La Leche League GB supports the International Code of Marketing of Breast-milk Substitutes and subsequent relevant World Health Assembly Resolutions (referred to together as “the Code”).1 In all our work, from supporting mothers and families in local communities, online and in our national educational events for Leaders, healthcare professionals and members, we carefully check the compliance of all our partners and sponsors. LLLGB is affiliated with La Leche League International.
LLLGB does not work with violators of the International Code. We do not permit sponsorship by or accept funding from companies which violate the International Code. In addition, LLLGB does not take funding from any company which makes money from the cessation of breastfeeding. We carry out due diligence to the best of our ability to ensure compliance with these policies.
We are members of the Baby Feeding Law Group, and we support the World Breastfeeding Trends Initiative and UNICEF UK Baby Friendly Hospital Initiative.
What is the International WHO Code?
In 1981, the World Health Assembly in Geneva adopted The World Health Organisation/UNICEF International Code of Marketing of Breast-milk Substitutes. This document was produced as a global health strategy, intended to set out minimum standards for the marketing of infant formula, bottles, teats, and any foods that replace human milk. This includes breastmilk substitutes and complementary foods which are marketed or represented as suitable for partial or total replacement of breastmilk.
The International Code, frequently referred to as the WHO Code, aims to protect, promote and support breastfeeding through regulating the inappropriate marketing and promotion of breastmilk substitutes and some related products. The Code does not ban the sale or use of these products, it simply sets out a framework to control their promotion.
The Code says that these items should not be advertised or promoted. It also addresses the quality, availability and information concerning the use of breastmilk substitutes, the labelling of these items and the claims made. The key point is that they should not be marketed to undermine breastfeeding.
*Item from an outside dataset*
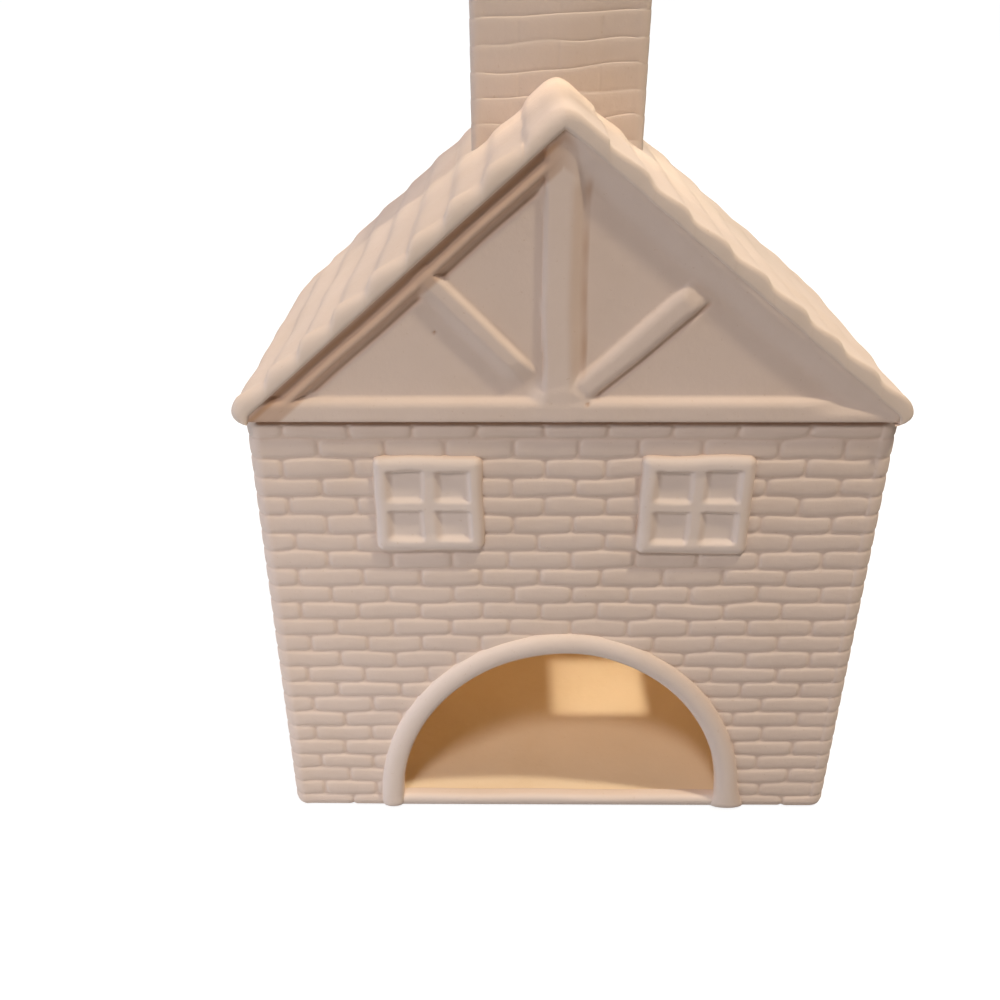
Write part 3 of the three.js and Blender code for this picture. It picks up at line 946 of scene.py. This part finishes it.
def build_chimney(material, lining):
    """A hollow stack of long soft blocks, open at the top."""
    width, depth = CHIMNEY_X[1] - CHIMNEY_X[0], CHIMNEY_Y[1] - CHIMNEY_Y[0]
    middle = np.array([sum(CHIMNEY_X) / 2, sum(CHIMNEY_Y) / 2, 0])
    beds = np.arange(CHIMNEY_TOP, CHIMNEY_FOOT - 3, -BLOCK_COURSE)[1:]
    v = lines_near(beds, BED_LINES, CHIMNEY_FOOT, CHIMNEY_TOP - RIM, 1.2)
    hold = smooth(CHIMNEY_TOP - v, 1.5, 9) * smooth(v, CHIMNEY_FOOT, CHIMNEY_FOOT + 5)
    course = np.floor((CHIMNEY_TOP - v) / BLOCK_COURSE)
    from_bed = v - CHIMNEY_TOP + (course + 0.5) * BLOCK_COURSE
    odd = course % 2 == 0
    bed_inside = BLOCK_COURSE / 2 - np.abs(from_bed)
    beds_sunk = (1 - unit(bed_inside - 0.1)) ** 2
    corner_sink = BLOCK_RELIEF + 0.12 * (1 - unit(bed_inside)) ** 2
    bend = np.radians(np.linspace(0, 90, 7)[1:-1])
    outer, inner, marks = [], [], []
    run = 0

    def tilt_at(place):
        return TILT * np.sin(math.tau * place / (width + depth) - math.pi / 2) * hold

    for turn, (half, distance) in enumerate(((width / 2, depth / 2), (depth / 2, width / 2)) * 2):
        flat = half - STACK_CORNER
        columns = lines_near((-BLOCK / 2, 0, BLOCK / 2), END_LINES, -flat, flat, 1.3)
        u = columns[:, None]
        end_inside = np.where(odd, np.abs(np.abs(u) - BLOCK / 2), np.abs(u)) - 0.1
        sunk = np.maximum(beds_sunk, 0.4 * (1 - unit(end_inside / 0.8)) ** 2)
        block = np.where(odd, np.floor((u + 50) / BLOCK), np.floor(u / BLOCK + 4))
        own = chance(90, course + 20, block + 9 * turn)
        sink = BLOCK_RELIEF * sunk + 0.1 * own + 0.3 * (0.5 - from_bed / BLOCK_COURSE)
        soft = smooth(half - np.abs(u), STACK_CORNER, STACK_CORNER + 1.4)
        wave = BLOCK_WAVE * ripple(95 + turn, 19, 14)(u, v) * soft * hold
        y = sink * (0.35 + 0.65 * soft) - distance
        outer.append(turned(placed(u, y, v + tilt_at(run + u + half) + wave), turn))
        marks.append(0.04 * sunk * soft)
        run += 2 * half
        corner = round_corner(half, distance, STACK_CORNER, corner_sink, bend, v + tilt_at(run))
        outer.append(turned(corner, turn))
        marks.append(np.zeros(corner.shape[:2]))
        inner.append(turned(inner_line(columns, bend, half - WALL, distance - WALL, FLUE_CORNER), turn))
    face = np.vstack(outer) + middle
    ring = np.vstack(inner) + middle
    # Over the rounded rim and down the flue
    edge = face[:, -1]

    def rim_line(start, end, t):
        line = start + (end - start) * (RIM / WALL) * (1 - math.cos(t))
        line[:, 2] = CHIMNEY_TOP - RIM + RIM * math.sin(t)
        return line

    over = np.radians(np.linspace(0, 90, 6))
    stages = [rim_line(edge, ring, t) for t in over[1:]] + [rim_line(ring, edge, t) for t in over[::-1]]
    depths = [CHIMNEY_TOP - drop for drop in FLUE_LINES] + [CHIMNEY_FOOT + 1, CHIMNEY_FOOT]
    stages += [placed(ring[:, 0], ring[:, 1], z) for z in depths]
    points = np.hstack([face, np.stack(stages, axis=1)])
    hollow = np.pad(np.vstack(marks), ((0, 0), (0, len(stages))))
    shell = Shell()
    shell.skin(np.pad(shell.add(points, hollow), ((0, 1), (0, 1)), "wrap"))
    make_piece("chimney_stack", shell, material, ("chimney",), lining, 65)


# Floor


def build_floor(material):
    """The slab inside, with soft corners where it meets the walls."""
    edge = np.array([0, 0.25, 0.6, 1.1, 1.8, 2.8])
    columns, rows = (
        np.hstack([-half + edge, np.linspace(-plain, plain, count), half - edge[::-1]])
        for half, plain, count in ((ROOM_X, 67, 90), (ROOM_Y, 40, 54))
    )
    x, y = grid(columns, rows)
    corner = np.minimum(ROOM_X - np.abs(x), ROOM_Y - y)
    rise = 2 * (1 - unit(corner / 2.4)) ** 2
    uneven = 0.12 * ripple(610, 50, 40)(x, y)
    shell = Shell()
    quads = shell.skin(shell.add(placed(x, y, FLOOR + rise + uneven)))
    close_flat(shell, quads, 2, 0)
    make_piece("floor_slab", shell, material, ("floor",))


# Clay


class Tree:
    """The nodes of a material or of the world."""

    def __init__(self, owner):
        owner.use_nodes = True
        self.nodes, self.links = owner.node_tree.nodes, owner.node_tree.links

    def add(self, kind, inputs, **settings):
        """A node with its settings. An input given as an output is linked, anything else is set."""
        node = self.nodes.new("ShaderNode" + kind)
        for key, value in settings.items():
            setattr(node, key, value)
        for key, value in inputs.items():
            if isinstance(value, bpy.types.NodeSocket):
                self.links.new(value, node.inputs[key])
            else:
                node.inputs[key].default_value = value
        return node

    def noise(self, place, scale, detail, roughness=0.5):
        inputs = {"Vector": place, "Scale": scale, "Detail": detail, "Roughness": roughness}
        return self.add("TexNoise", inputs).outputs["Fac"]

    def ramp(self, source, stops):
        node = self.add("ValToRGB", {"Fac": source})
        elements = node.color_ramp.elements
        elements.remove(elements[1])
        for number, (at, colour) in enumerate(stops):
            element = elements.new(at) if number else elements[0]
            element.position, element.color = at, colour
        return node.outputs["Color"]

    def maths(self, operation, one, two):
        return self.add("Math", {0: one, 1: two}, operation=operation).outputs["Value"]

    def laid_over(self, under, colour, mask, amount):
        """A colour laid over another where a mask calls for it."""
        inputs = {"Factor": self.maths("MULTIPLY", mask, amount), "A": under, "B": colour}
        return self.add("Mix", inputs, data_type="RGBA").outputs["Result"]

    def bump(self, height, strength, distance, over=None):
        inputs = {"Height": height, "Strength": strength, "Distance": distance}
        if over:
            inputs["Normal"] = over
        return self.add("Bump", inputs).outputs["Normal"]


def grey(value):
    return (value, value, value, 1)


def bisque(name, colour, rough, grain, mottle):
    """Unglazed white clay: faint mottling, a warm brown where the meshes mark it (dirt and painted shade in
    the joints, painted shade in the grooves, creases, under the eaves and on shaded flanks), a fine grain and
    pits.
    """
    material = bpy.data.materials.new(name)
    tree = Tree(material)
    shader = tree.nodes["Principled BSDF"]
    shader.inputs["Specular IOR Level"].default_value = 0.28
    place = tree.add("TexCoord", {}).outputs["Object"]

    def tint(*scale):
        return tuple(c * s for c, s in zip(colour, scale)) + (1,)

    body = tree.ramp(tree.noise(place, 38, 5, 0.6), [
        (0.3, tint(1 - mottle, 1 - 1.4 * mottle, 1 - 2.1 * mottle)),
        (0.5, tint(1, 1, 1)),
        (0.7, tint(1 + 0.5 * mottle, 1 + 0.6 * mottle, 1 + 0.9 * mottle)),
    ])
    flecks = tree.ramp(tree.noise(place, 900, 2), [(0.69, grey(0)), (0.76, grey(1))])
    body = tree.laid_over(body, tint(0.8, 0.72, 0.62), flecks, 0.35)
    hollow = tree.add("Attribute", {}, attribute_name="hollow").outputs["Fac"]
    # The marked places turn warm brown: dirt and painted shade in the joints, painted shade everywhere else
    # that is marked
    body = tree.laid_over(body, tint(0.62, 0.44, 0.3), hollow, 0.7)
    tree.links.new(body, shader.inputs["Base Color"])
    polish = tree.ramp(tree.noise(place, 160, 3), [(0.35, grey(rough - 0.06)), (0.65, grey(rough + 0.06))])
    tree.links.new(polish, shader.inputs["Roughness"])
    pits = tree.add("TexVoronoi", {"Vector": place, "Scale": 330}).outputs["Distance"]
    pits = tree.ramp(pits, [(0, grey(0)), (0.16, grey(1))])
    surface = tree.bump(tree.noise(place, 2600, 3, 0.6), 0.35, 0.06 * MM * grain)
    surface = tree.bump(tree.noise(place, 420, 3), 0.5, 0.22 * MM * grain, surface)
    surface = tree.bump(pits, 0.25, 0.08 * MM, surface)
    tree.links.new(surface, shader.inputs["Normal"])
    return material


# Studio

WHITE = (1, 1, 1, 1)
AIR_COLOUR = (1, 0.97, 0.95, 1)
AIR_STRENGTH = 0.035
# How white the floor is to the camera close by the object
NEAR_WHITE = 0.88

# The narrow beam that lights the flue, in degrees
BEAM_CONE = 1.65
MIDDLE = (0, 0, 0.08)
LAMPS = (
    # name, place, aimed at, size across, colour, watts and kind
    ("room_front", (-0.35, -1.4, 2), MIDDLE, 0.4, (1, 0.9, 0.86), 16.6),
    ("window_left", (-1, -0.12, 0.14), MIDDLE, 0.3, (0.6, 0.78, 1), 2.2),
    ("ceiling_right", (0.5, -0.33, 1.5), MIDDLE, 0.09, (1, 0.87, 0.66), 11.6),
    ("ceiling_left", (-0.55, 0, 1.3), (0, 0, 0.15), 0.3, (1, 0.71, 0.58), 3.2),
    ("table_left", (-0.16, -0.2, 0.02), (-0.04, -0.05, 0.01), 0.08, (0.97, 0.97, 1), 0.125),
    ("table_right", (0.17, -0.24, 0.03), (0.05, -0.05, 0.03), 0.08, (1, 0.86, 0.76), 0.024),
    ("room_behind", (0.45, 1.1, 1.3), (0, 0, 0.1), 0.4, (1, 0.93, 0.88), 7),
    ("flue_beam", (-0.13, 0.14, 1.63), (-0.003, 0.02, 0.23), 0.06, (1, 0.84, 0.6), 116, "SPOT"),
    # The thin clay lets warm light through into the chamber
    ("chamber_glow", (0, 0, 0.075), (0, 0, 0), 0.04, (1, 0.63, 0.28), 0.023, "POINT"),
)

# The photograph's view: place, turns in degrees about the camera's own axes, and lens
CAMERA_PLACE = (-0.0147, -0.26299, 0.22251)
CAMERA_TURNS = ((0.56, "Z"), (60.95, "X"), (-0.21, "Z"))
CAMERA_LENS = 36.54


def seen_itself(tree):
    """1 where the camera sees the surface straight, in a gloss or through glass."""
    ray = tree.add("LightPath", {}).outputs
    seen = tree.maths("MAXIMUM", ray["Is Camera Ray"], ray["Is Glossy Ray"])
    return tree.maths("MAXIMUM", seen, ray["Is Transmission Ray"])


def backdrop_material(name):
    """Pale card that reads white to the camera and still takes the object's shadow."""
    material = bpy.data.materials.new(name)
    tree = Tree(material)
    tree.nodes.clear()
    place = tree.add("TexCoord", {}).outputs["Object"]
    reach = tree.add("VectorMath", {0: place}, operation="LENGTH").outputs["Value"]

    def fade(near, far, low, high):
        inputs = {"Value": reach, "From Min": near, "From Max": far, "To Min": low, "To Max": high}
        return tree.add("MapRange", inputs, interpolation_type="SMOOTHSTEP").outputs["Result"]

    card = tree.add("BsdfDiffuse", {"Color": fade(0.12, 0.42, 0.29, 0.3)}).outputs["BSDF"]
    strength = tree.maths("MULTIPLY", seen_itself(tree), fade(0.1, 0.5, NEAR_WHITE, 1))
    glow = tree.add("Emission", {"Color": WHITE, "Strength": strength}).outputs["Emission"]
    both = tree.add("AddShader", {0: card, 1: glow}).outputs["Shader"]
    tree.add("OutputMaterial", {"Surface": both})
    return material


def build_stage():
    size = 6
    mesh = bpy.data.meshes.new("studio_floor")
    corners = [(-size, -size, 0), (size, -size, 0), (size, size, 0), (-size, size, 0)]
    mesh.from_pydata(corners, [], [(0, 1, 2, 3)])
    mesh.materials.append(backdrop_material("studio_card"))
    new_object("studio_floor", mesh)
    world = bpy.data.worlds.new("studio_air")
    bpy.context.scene.world = world
    tree = Tree(world)
    tree.nodes.clear()
    air = tree.add("Background", {"Color": AIR_COLOUR, "Strength": AIR_STRENGTH}).outputs["Background"]
    white = tree.add("Background", {"Color": WHITE, "Strength": 1}).outputs["Background"]
    mix = tree.add("MixShader", {0: seen_itself(tree), 1: air, 2: white}).outputs["Shader"]
    tree.add("OutputWorld", {"Surface": mix})


def add_lamp(name, place, target, size, colour, watts, kind="AREA"):
    data = bpy.data.lights.new(name, kind)
    data.color, data.energy = colour, watts
    if kind == "AREA":
        data.shape, data.size = "DISK", size
    else:
        data.shadow_soft_size = size / 2
    if kind == "SPOT":
        data.spot_size, data.spot_blend = math.radians(BEAM_CONE), 0.2
    lamp = new_object(name, data)
    lamp.location = place
    lamp.rotation_euler = (Vector(target) - Vector(place)).to_track_quat("-Z", "Y").to_euler()


def build_camera():
    data = bpy.data.cameras.new("camera")
    data.sensor_width = 36
    data.lens = CAMERA_LENS
    data.clip_start = 0.01
    camera = new_object("camera", data)
    camera.matrix_world = Matrix.Translation(CAMERA_PLACE)
    for degrees, axis in CAMERA_TURNS:
        camera.matrix_world @= Matrix.Rotation(math.radians(degrees), 4, axis)
    bpy.context.scene.camera = camera


build_camera()
build_stage()
for row in LAMPS:
    add_lamp(*row)

# colour, roughness, grain and mottling
wall_clay = bisque("bisque_wall", (0.81, 0.67, 0.585), 0.78, 1, 0.03)
trim_clay = bisque("bisque_trim", (0.84, 0.72, 0.65), 0.74, 0.8, 0.02)
roof_clay = bisque("bisque_roof", (0.825, 0.695, 0.6), 0.78, 1.1, 0.03)
stack_clay = bisque("bisque_stack", (0.75, 0.635, 0.555), 0.78, 1, 0.03)
# Painted light: the inner clay is lighter and warmer than the walls' to stand in for the light inside the
# chamber and the flue
inner_clay_painted_light = bisque("bisque_inner", (0.9, 0.76, 0.58), 0.82, 1.2, 0.04)

build_walls(wall_clay, inner_clay_painted_light)
build_moulding(trim_clay)
build_sill(trim_clay)
build_window("window_left", 60, trim_clay)
build_window("window_right", 61, trim_clay)
build_gable("front", 1, wall_clay, inner_clay_painted_light)
build_gable("back", -1, wall_clay, inner_clay_painted_light)
build_roof(roof_clay, inner_clay_painted_light)
build_chimney(stack_clay, inner_clay_painted_light)
build_floor(inner_clay_painted_light)

bpy.context.scene.view_settings.view_transform = "Standard"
The Code and resolutions make it clear that companies that produce the products covered under the Code should not create conflicts of interest for health workers, or in health systems, or provide financial incentives.
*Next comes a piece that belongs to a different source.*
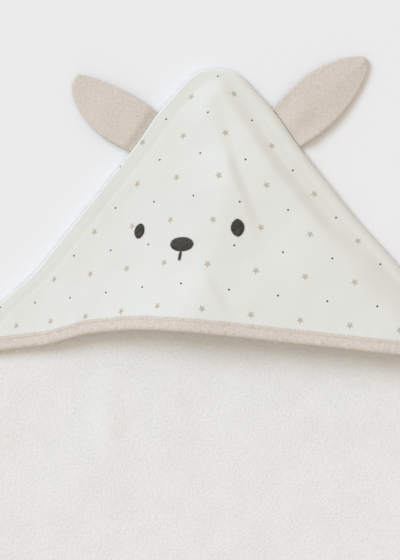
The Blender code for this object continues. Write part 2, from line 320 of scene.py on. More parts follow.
def cloth(name, cells, place, material, chart=None):
    """Closed sheet of cloth from a grid: place(a, b, layer) gives each point, with a and b
    from 0 to 1 and layer 1 on the face and 0 on the back, and chart(a, b, point) its UV."""
    bm = bmesh.new()
    bmesh.ops.create_grid(bm, x_segments=cells[0], y_segments=cells[1], size=0.5)
    bmesh.ops.translate(bm, verts=bm.verts, vec=(0.5, 0.5, 0))
    made = bmesh.ops.extrude_face_region(bm, geom=bm.faces[:], use_keep_orig=True)
    face_side = [item for item in made["geom"] if isinstance(item, bmesh.types.BMVert)]
    bmesh.ops.translate(bm, verts=face_side, vec=(0, 0, 1))
    uv = bm.loops.layers.uv.new("cloth")
    charted = {}
    for vert in bm.verts:
        a, b, layer = vert.co
        vert.co = place(a, b, round(layer))
        charted[vert] = chart(a, b, vert.co) if chart else (a, b)
    for face in bm.faces:
        for loop in face.loops:
            loop[uv].uv = charted[loop.vert]
    bmesh.ops.remove_doubles(bm, verts=bm.verts, dist=MERGE_DISTANCE)
    bmesh.ops.recalc_face_normals(bm, faces=bm.faces)
    if bm.calc_volume(signed=True) < 0:
        bmesh.ops.reverse_faces(bm, faces=bm.faces)
    return place_object(name, bm, material)


def crowd_to_edge(share):
    """Grid spacing that is close at 1 and wide at 0."""
    return 0.35 * share + 0.65 * (1 - (1 - share) ** 1.8)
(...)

The Code was not intended to prevent a woman’s choice in how she feeds her baby. Its aim is to ensure that all parents and caregivers have access to objective, accurate and complete information about feeding practices, which is free from commercial influence. The Code is regularly clarified and extended at World Health Assemblies.
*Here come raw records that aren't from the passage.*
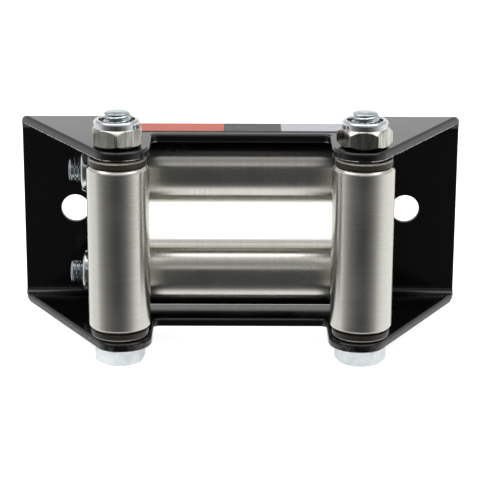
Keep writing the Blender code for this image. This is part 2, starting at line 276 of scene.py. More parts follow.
def make_zinc(name, dark, light, metallic, smooth, rough):
    """Zinc plating, clouded from dark to light and from smooth to rough."""
    material, shader = new_finish(name, light, metallic, rough)
    clouds = noise_pattern(material, scale=260.0, detail=6.0, roughness=0.6)
    colour_by(material, shader, clouds, [(0.3, dark), (0.7, light)])
    gloss_by(material, shader, clouds, smooth, rough)
    grain = noise_pattern(material, scale=1800.0, detail=3.0)
    bump(material, shader, grain, strength=0.15, distance=0.00002)
    return material


def make_drawn_zinc(name, squeeze):
    """Zinc over hexagon bar, with streaks drawn out along the bar's length."""
    material, shader = new_finish(name, (0.66, 0.66, 0.6), metallic=1.0, roughness=0.2)
    streaks = noise_pattern(material, scale=650.0, detail=5.0, roughness=0.6, stretch=squeeze)
    colour_by(material, shader, streaks, [(0.34, (0.28, 0.27, 0.22)), (0.5, (0.54, 0.535, 0.48)),
                                          (0.7, (0.76, 0.76, 0.72))])
    gloss_by(material, shader, streaks, smooth=0.12, rough=0.22)
    bump(material, shader, streaks, strength=0.1, distance=0.00002)
    return material


def make_plastic(name, dark, light, roughness):
    """Moulded plastic with a fine speckle."""
    material, shader = new_finish(name, light, metallic=0.0, roughness=roughness)
    speckle = noise_pattern(material, scale=1200.0, detail=4.0)
    colour_by(material, shader, speckle, [(0.35, dark), (0.65, light)])
    bump(material, shader, speckle, strength=0.12, distance=0.00003)
    return material


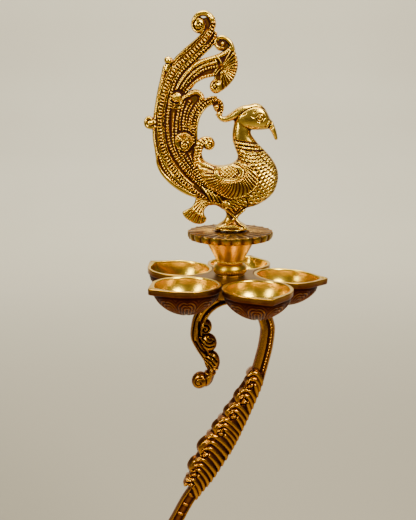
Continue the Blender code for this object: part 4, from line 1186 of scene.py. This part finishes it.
def cup_relief(angle, t):
    """Relief round a bowl at a share of its depth: nested arches with rings between."""
    radius = 19 * np.cos(t * pi / 2) ** 0.9
    turn = (angle - radians(ARCH_TURN)) * ARCH_COUNT / (2 * pi)
    half = np.abs((turn + 0.5) % 1 - 0.5) * 2 * pi / ARCH_COUNT * radius
    tall = max(0.0, (0.42 - t) * 21)
    arch = np.hypot(half, tall - 0.9 * np.sqrt(half) * (tall > 0))
    nested = 0.55 * wave(arch + 0.5, 1.8, 0.8) * step(6.2, 5.4, arch)
    field = np.where(arch < 5.8, nested, 0.3 * wave(arch, 1.6, 0.8))
    return field * step(0.03, 0.09, t) * step(0.985, 0.93, t)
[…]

Important clarifications were made in 2016:
- manufacturers may not advertise or promote any milk drinks labelled as suitable for infants and young children under the age of 36 months.
- food and beverages can be marketed for infants and young children aged 6-36 months, but only if they meet standards in line with national dietary guidelines (particularly with regard to sugar and salt).
- companies that produce foods for babies and young children should not sponsor health professional and scientific meetings.
- health workers should not allow companies to sponsor meetings and should avoid conflicts of interest.
La Leche League GB supports the International WHO Code
La Leche League GB is among many organisations which have policies to support the Code and do not take sponsorship or funding from companies which are not compliant with the Code, or work with them. In addition, La Leche League GB does not receive funding from any company making profits from the cessation of breastfeeding.
This allows LLLGB to:
- ensure the LLL message is not diluted.
- prevent LLL being influenced by Code violators.
- avoid giving credibility to companies by associating our name with theirs.
We are members of the Baby Feeding Law Group
The Baby Feeding Law Group (BFLG) is made up of leading UK healthcare professional and mother support organisations working in infant feeding / infant and maternal health, and working together to strengthen UK laws in line with UN recommendations, specifically the International Code of Marketing of Breast-milk Substitutes.